As college football kicks off its first full weekend of regular-season play, several major conferences will have new teams and new television outlets distributing their games. Also on deck is an expanded College Football Playoff organizers hope will create greater fan interest and viewership. 

ESPN Saturday will launch its new 10-year deal with the SEC with the highly anticipated Clemson-Georgia matchup on ABC. The deal for 15 additional SEC college football games will run concurrently with a separate 20-year agreement between ESPN and the SEC that also runs through 2033-34.

TNT Sports will offer a slate of live Mountain West Conference games on truTV under a multiyear agreement announced this past July.
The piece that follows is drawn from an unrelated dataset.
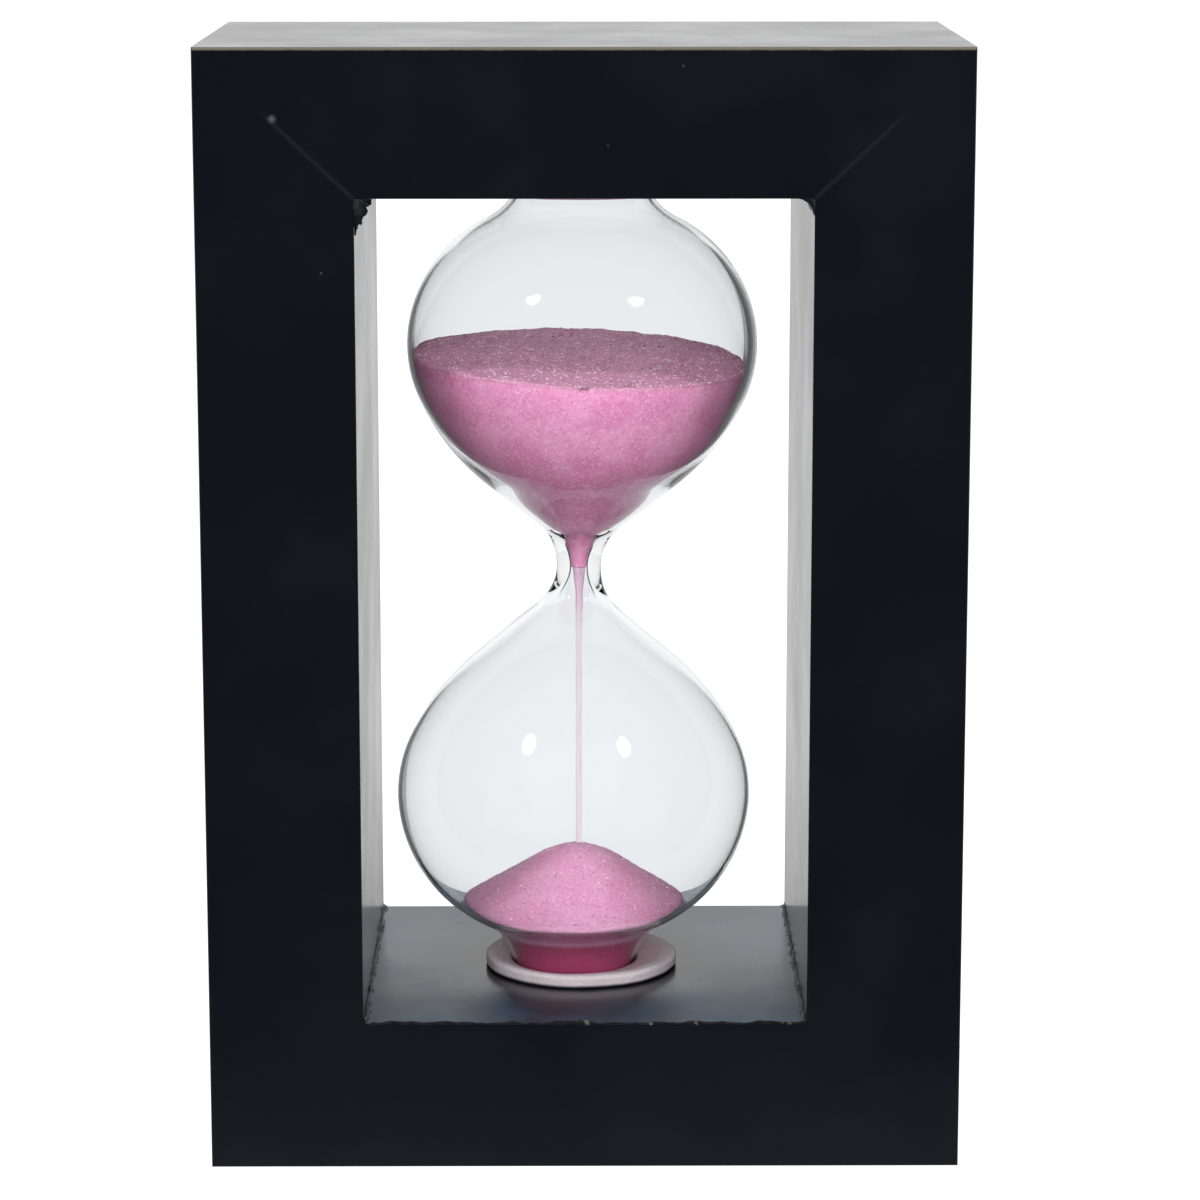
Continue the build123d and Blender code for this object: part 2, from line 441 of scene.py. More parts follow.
def blown(point, inside):
    # Sets both bulbs a little off the waist's axis. The upper one's wall is thick on its right and on a
    # ring above the waist, and the lower one's thins towards its foot.
    x, y, z = point
    above = z - vial["throatZ"]
    radius = math.hypot(x, y)
    if inside and above < 0 and radius > weld:
        thinned = vial["footThin"] * ease((-above - vial["footStart"]) / vial["footBlend"])
        wider = 1 + thinned / max(radius, vial["footCore"])
        x, y = x * wider, y * wider
    if inside and above > 0 and radius > weld:
        rightness = x / radius
        ledge = math.exp(-(((above - vial["ledgeRise"]) / vial["ledgeReach"]) ** 2))
        belly = ease((above - vial["bellyStart"]) / vial["bellyBlend"])
        belly *= ease((vial["bellyEnd"] - above) / vial["bellyBlend"])
        extra = vial["ledgeDepth"] * ledge
        extra += (vial["bellyExtra"] + vial["heavySide"] * rightness) * belly
        narrower = max(0, 1 - extra / max(radius, vial["bellyCore"]))
        x, y = x * narrower, y * narrower
    bulbX = vial["upperX"] if above > 0 else vial["lowerX"]
    x += vial["waistX"] + (bulbX - vial["waistX"]) * ease(abs(above) / vial["shearReach"])
    if radius > vial["waistRadius"]:
        drift = noise.noise(Vector((x, y, z)) / vial["wanderSize"]) * vial["wander"]
        x, y = x * (1 + drift / radius), y * (1 + drift / radius)
    return Vector((x, y, z))


def spinRound(bm, steps=vial["around"]):
    # Turns the outline into a closed skin round the upright axis
    geometry = list(bm.verts) + list(bm.edges)
    bmesh.ops.spin(
        bm, geom=geometry, cent=(0, 0, 0), axis=(0, 0, 1), angle=math.tau, steps=steps, use_merge=True
    )
    bmesh.ops.remove_doubles(bm, verts=bm.verts, dist=weld)
    bmesh.ops.recalc_face_normals(bm, faces=bm.faces)


def finishPiece(bm, name, material, replaced=()):
    # Makes the piece, rides it on the one body and hides the CAD nodes it stands for
    if bm.calc_volume(signed=True) < 0:  # a mirrored or hollow outline comes out inside out
        bmesh.ops.reverse_faces(bm, faces=bm.faces)
    mesh = bpy.data.meshes.new(name)
    for face in bm.faces:
        face.smooth = True
    bm.to_mesh(mesh)
    bm.free()
    mesh.materials.append(material)
    piece = bpy.data.objects.new(name, mesh)
    bpy.context.scene.collection.objects.link(piece)
    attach(piece, "root")
    if replaced:
        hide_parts(*replaced)
    return piece


def makeGlass():
    paint = Paint("clearBlownGlass")
    # faint waves left by the blowing
    wave = paint.grain(paint.stretch(paint.point(), (1, 1, 0.4)), vial["wave"], 1)
    sockets = {
        "Base Color": vial["tint"],
        "Roughness": 0.0,
        "IOR": vial["ior"],
        "Transmission Weight": 1.0,
        "Normal": paint.bump(wave, vial["waveDepth"]),
    }
    return paint.principled(sockets)


def bulbSkins(upperEnd, lowerEnd, inset=0.0, throat=None):
    # Both bulbs' outlines spun into one closed skin
    bm = bmesh.new()
    traceBulb(bm, upperBulb, 1, upperEnd, inset, throat)
    traceBulb(bm, lowerBulb, -1, lowerEnd, inset, throat)
    bmesh.ops.remove_doubles(bm, verts=bm.verts, dist=weld)
    spinRound(bm)
    for vert in bm.verts:
        vert.co = blown(vert.co, inset > 0)
    return bm


def makeVial():
    bm = bulbSkins(tubeTop, tubeBottom)
    bore = bulbSkins(tubeTop - vial["closedEnd"], tubeFloor, vial["wall"], vial["boreRadius"])
    bmesh.ops.reverse_faces(bore, faces=bore.faces)
    mesh = bpy.data.meshes.new("bore")
    bore.to_mesh(mesh)
    bore.free()
    bm.from_mesh(mesh)
    bpy.data.meshes.remove(mesh)
    piece = finishPiece(bm, "vial", makeGlass(), ["glass_vial"])
    piece.visible_shadow = False


makeVial()
print("vial blown")


# Sand

sand = {
    "gap": 0.04 * mm,
    "around": 256,
    "level": 106.3 * mm,
    "dropRight": 2.3,
    "dropFront": 2.2,
    "twist": 0.6,
    "topRings": 44,
    "traceEnd": 12 * mm,
    "heapTop": 37.1 * mm,
    "heapX": -0.8 * mm,
    "heapSlope": 33.0,
    "slopeCuts": 40,
    "crown": 9.5 * mm,
    "tubeZ": 25.3 * mm,
    "tubeFade": (0.6 * mm, 0.4 * mm),
    "lumpSize": 4 * mm,
    "gritSize": 0.9 * mm,
    "ruffleAbove": (0.22 * mm, 0.12 * mm),
    "ruffleBelow": (0.16 * mm, 0.09 * mm),
    "body": (0.74, 0.30, 0.50),
    "shade": (0.67, 0.23, 0.42),
    "pale": (0.86, 0.66, 0.76),
    # painted light on the open top surface, and painted shade darkening it towards the front
    "topPaintedLight": (0.80, 0.34, 0.53),
    "topPaintedShade": (0.30, 0.13, 0.21),
    "topShadeReach": (-5 * mm, -17 * mm),
    "heapBody": (0.60, 0.285, 0.44),
    "heapShade": (0.56, 0.23, 0.38),
    "heapPale": (0.72, 0.50, 0.61),
    # painted shade for the sand down in the tube's end
    "tubePaintedShade": (0.36, 0.05, 0.125),
    "ruby": (0.50, 0.08, 0.22),
    "drift": 6 * mm,
    "grain": 0.24 * mm,
    "grainDepth": 0.05 * mm,
    "grainRelief": 0.25,
    "paleShare": 0.36,
    "rubyShare": 0.45,
    "roughness": (0.45, 0.9),
    "looseTones": (
        (0.0, (0.24, 0.10, 0.16)),
        (0.4, (0.50, 0.22, 0.35)),
        (0.65, (0.74, 0.38, 0.55)),
        (0.95, (0.90, 0.72, 0.80)),
    ),
    "looseTone": 0.7 * mm,
    "looseFacet": 0.12 * mm,
    "looseRoughness": (0.35, 0.8),
    "looseAbove": 4600,
    "looseBelow": 900,
    "looseSize": (0.085, 0.155),
    "strewnAbove": 22.8 * mm,
    "strewnBelow": 15.2 * mm,
    "dropAbove": 0.12,
    "dropBelow": 0.06,
    "batch": 50,
    "dust": 110,
    "dustBands": ((42, 74), (44, 72), (110, 126)),
    "dustSize": 0.05 * mm,
    "dustOff": 0.06 * mm,
    "red": (0.50, 0.02, 0.02),
    "redDark": (0.30, 0.01, 0.02),
    "redAt": (-4.2 * mm, 15 * mm),
    "redSize": 0.26 * mm,
}
surfaceTilt = (math.tan(math.radians(sand["dropRight"])), math.tan(math.radians(sand["dropFront"])))
sandInset = vial["wall"] + sand["gap"]
sandThroat = vial["boreRadius"] - sand["gap"]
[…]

TruTV and sister streaming service Max will offer 14 Mountain West games, TNT Sports said.

Also Read: Comcast Customers Lose Big Ten Network Access to Pac-12 Refugees

In addition, The CW and Fox will air games from the diminished Pac-12 conference that now has just two teams, Oregon State and Washington State, as part of a one-year deal reached earlier this year. The deal comes amid the defection of 10 of the conference’s 12 teams after last season, including Washington, UCLA, USC and Oregon (Big Ten), Arizona, Arizona State, Colorado and Utah (Big 12), Cal and Stanford (ACC). 

Other high-profile schools changing conferences for the 2024-25 season include Oklahoma and Texas to the SEC from the Big 12 and SMU to the ACC from the American Athletic Conference.
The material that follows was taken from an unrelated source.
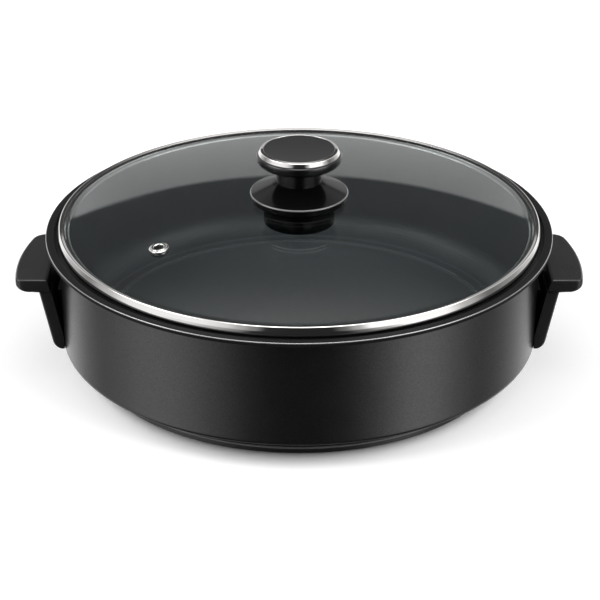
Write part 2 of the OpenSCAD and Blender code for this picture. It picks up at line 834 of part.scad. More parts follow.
// Silicone grommet that keeps the eyelet off the glass
module vent_gasket() {
    bore_r = vent_hole_r + vent_tube_t + fit;
    under_r = grommet_flange_r - 0.7;
    top = fit;
    bottom = -glass_t - fit;
    color([0.05, 0.05, 0.05])
        at_vent()
            rotate_extrude()
                polygon([
                    [bore_r, bottom - 2 * grommet_flange_t], [under_r, bottom - 2 * grommet_flange_t],
                    [under_r, bottom], [grommet_hole_r, bottom], [grommet_hole_r, top],
                    [grommet_flange_r, top], [grommet_flange_r, top + grommet_flange_t],
                    [bore_r, top + grommet_flange_t]
                ]);
}

module knob_skirt() {
    inner_r = skirt_r - skirt_t;
    color([0.1, 0.1, 0.1])
        rotate_extrude($fn = round_fn)
            polygon([
                [m5_r + fit, hub_z], [hub_r, hub_z], [hub_r, skirt_top_z - skirt_t - 1.5],
                [inner_r, skirt_edge_z - 1.2], [inner_r, skirt_z], [skirt_r - 0.7, skirt_z],
                [skirt_r, skirt_z + 0.7], [skirt_r, skirt_edge_z - 0.8], [skirt_r - 0.8, skirt_edge_z],
                [neck_r + 0.6, skirt_top_z], [m5_r + fit, skirt_top_z]
            ]);
}

module knob_neck() {
    color([0.1, 0.1, 0.1])
        translate([0, 0, skirt_top_z])
            difference() {
                cylinder(r = neck_r, h = neck_h);
                translate([0, 0, -1]) cylinder(r = m5_r + fit, h = neck_h + 2);
            }
}

module knob_head() {
    color([0.1, 0.1, 0.1])
        difference() {
            rotate_extrude($fn = round_fn)
                polygon(concat(
                    [[0, head_z]],
                    arc([head_r - head_under_r, head_z + head_under_r], head_under_r, -90, 0, 8),
                    arc([ring_r - 0.3, head_top_z - 2.1], 2.1, 0, 90, 6),
                    [[0, head_top_z]]
                ));
            translate([0, 0, head_z - 1]) cylinder(r = insert_r + fit, h = insert_depth + 1);
        }
}

module knob_ring() {
    color([0.85, 0.85, 0.86])
        rotate_extrude($fn = round_fn)
            polygon(concat(
                [[cap_r + fit, head_top_z], [ring_r - 0.2, head_top_z]],
                arc([ring_r - 3.2, head_top_z + 0.9], 3.2, 0, 80, 8),
                [[cap_r + fit, head_top_z + ring_h - 0.6]]
            ));
}

module knob_cap() {
    dish_steps = 12;
    color([0.08, 0.08, 0.08])
        rotate_extrude($fn = round_fn)
            polygon(concat(
                [[0, head_top_z], [cap_r, head_top_z], [cap_r, head_top_z + cap_h - 0.4]],
                [for (i = [0:dish_steps])
                    let (u = 1 - i / dish_steps)
                    [(cap_r - 0.4) * u, head_top_z + cap_h - cap_dish * (1 - u * u)]]
            ));
}

// Brass insert that the knob's screw turns into
module knob_insert() {
    color([0.8, 0.65, 0.3])
        translate([0, 0, head_z])
            difference() {
                cylinder(r = insert_r, h = insert_depth - gap);
                translate([0, 0, -1]) cylinder(r = m5_r + fit, h = insert_depth + 2);
            }
}

module knob_screw() {
    color([0.75, 0.75, 0.77]) {
        translate([0, 0, washer_z - knob_head_h]) cylinder(r = m5_head_r, h = knob_head_h);
        translate([0, 0, washer_z]) cylinder(r = m5_r, h = head_z + insert_depth - 1 - washer_z);
    }
}

// A flat seal with a hole for the knob's screw
module seal_disc(z) {
    color([0.05, 0.05, 0.05]) ring(m5_r + 2 * fit, seal_r, z, seal_t);
}

module knob_seal() {
    seal_disc(apex_z + gap);
}

module under_seal() {
    seal_disc(collar_hub_z);
}

// Black cup under the glass, seen through it below the knob
module under_collar() {
    color([0.06, 0.06, 0.06])
        rotate_extrude($fn = round_fn)
            polygon([
                [m5_r + 2 * fit, collar_hub_z - collar_top_t], [m5_r + 2 * fit, collar_hub_z],
                [hub_r - 1, collar_hub_z], [hub_r - 1, collar_rim_z], [collar_r, collar_rim_z],
                [collar_r, collar_z + 0.6], [collar_r - 0.6, collar_z], [collar_r - collar_t, collar_z],
                [collar_r - collar_t, collar_hub_z - collar_top_t]
            ]);
}

module knob_washer() {
    color([0.75, 0.75, 0.77]) ring(m5_r + fit, washer_r, washer_z, washer_t);
}

pan_body();
heater_plate();
heating_element();
element_pins();
ceramic_beads();
element_clamp();
clamp_screws();
heat_shield();
base_cover();
base_screws();
feet();
inlet_shroud();
inlet_screws();
earth_contact();
earth_screw();
probe_sleeve();
at_left() handle();  // left_handle
handle();  // right_handle
at_left() handle_bracket();  // left_handle_bracket
handle_bracket();  // right_handle_bracket
at_left() handle_screws();  // left_handle_screws
handle_screws();  // right_handle_screws
lid_glass();
lid_band();
lid_gasket();
vent_eyelet();
vent_gasket();
knob_skirt();
knob_neck();
knob_head();
knob_ring();
knob_cap();
knob_insert();
knob_screw();
knob_seal();
under_seal();
under_collar();
knob_washer();
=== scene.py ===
# %% [markdown]
# # A round electric pan with a lift-off glass lid
#
# This notebook dresses a packed construction model of the pan. The construction gives every piece its
# place and its size, so the first step only loads it. Each later step makes one finish or one piece, and
# says what it is on the real pan, how it could be made, and why it is made this way.

import bpy
import numpy as np
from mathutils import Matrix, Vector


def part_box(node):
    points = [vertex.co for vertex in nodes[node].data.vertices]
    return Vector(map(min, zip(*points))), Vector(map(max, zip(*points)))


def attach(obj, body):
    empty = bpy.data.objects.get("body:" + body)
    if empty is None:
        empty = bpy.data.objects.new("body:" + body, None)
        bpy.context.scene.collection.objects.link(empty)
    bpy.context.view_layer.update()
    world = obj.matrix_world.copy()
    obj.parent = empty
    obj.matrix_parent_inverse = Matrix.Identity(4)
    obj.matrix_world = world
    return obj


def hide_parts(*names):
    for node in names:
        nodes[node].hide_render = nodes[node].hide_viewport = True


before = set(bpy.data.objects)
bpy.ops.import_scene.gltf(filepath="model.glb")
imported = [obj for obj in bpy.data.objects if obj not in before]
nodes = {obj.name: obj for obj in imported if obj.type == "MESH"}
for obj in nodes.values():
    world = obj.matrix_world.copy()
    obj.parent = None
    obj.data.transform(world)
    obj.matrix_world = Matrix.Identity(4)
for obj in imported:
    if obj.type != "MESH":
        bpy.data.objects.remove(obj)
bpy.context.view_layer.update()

# %% [markdown]
# ## Sizes
#
# Blender works in metres here.

# %% Sizes taken from the construction
mm = 0.001

pan_low, pan_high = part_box("pan_body")
rim_r, rim_z, base_h = pan_high.x, pan_high.z, pan_low.z
band_low, band_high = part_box("lid_band")
band_r, band_bottom_z, band_top_z = band_high.x, band_low.z, band_high.z
glass_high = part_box("lid_glass")[1]
glass_r, apex_z = glass_high.x, glass_high.z
dome_rise = 20 * mm
glass_z = apex_z - dome_rise
glass_t = 4 * mm
body_r = rim_r - 10 * mm
wall_t, floor_t = 2.7 * mm, 3.5 * mm
inner_fillet, outer_fillet = 19 * mm, 5.5 * mm
rim_w, rim_t, rim_edge_h, rim_edge_t = 6.6 * mm, 2.5 * mm, 3.6 * mm, 2.2 * mm
seat_depth = 2.5 * mm
seat_r, seat_z = rim_r - rim_w, rim_z - seat_depth
pan_in_r, floor_z = body_r - wall_t, base_h + floor_t
well_drop = 0.8 * mm
well_r = pan_in_r - inner_fillet - 10.3 * mm
print(f"rim {rim_r:.4f} m, band {band_r:.4f} m, glass {glass_r:.4f} m, apex {apex_z:.4f} m")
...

Despite the changing landscape of college football, TV sports analyst Lee Berke said the sport should remain popular with fans who will see more marquee regular-season matchups. 

“I do think you’re going to have many more interesting matchups, with fans being treated to more pure, tier-one matches between ranked teams,” Berke said. 

The expansion of the College Football Playoff lineup to 12 teams from the previous four-team slate will provide more high-profile games for ESPN as well as for TNT. The drama network will distribute two Saturday-afternoon playoff games on December 21 as part of a five-year sublicensing deal struck with ESPN this past May. 

While the playoff games for TNT are limited — ESPN will handle production and ad sales of the two games — and both will compete against late-season NFL telecasts, Berke said TNT's games will attract its fair share of viewers.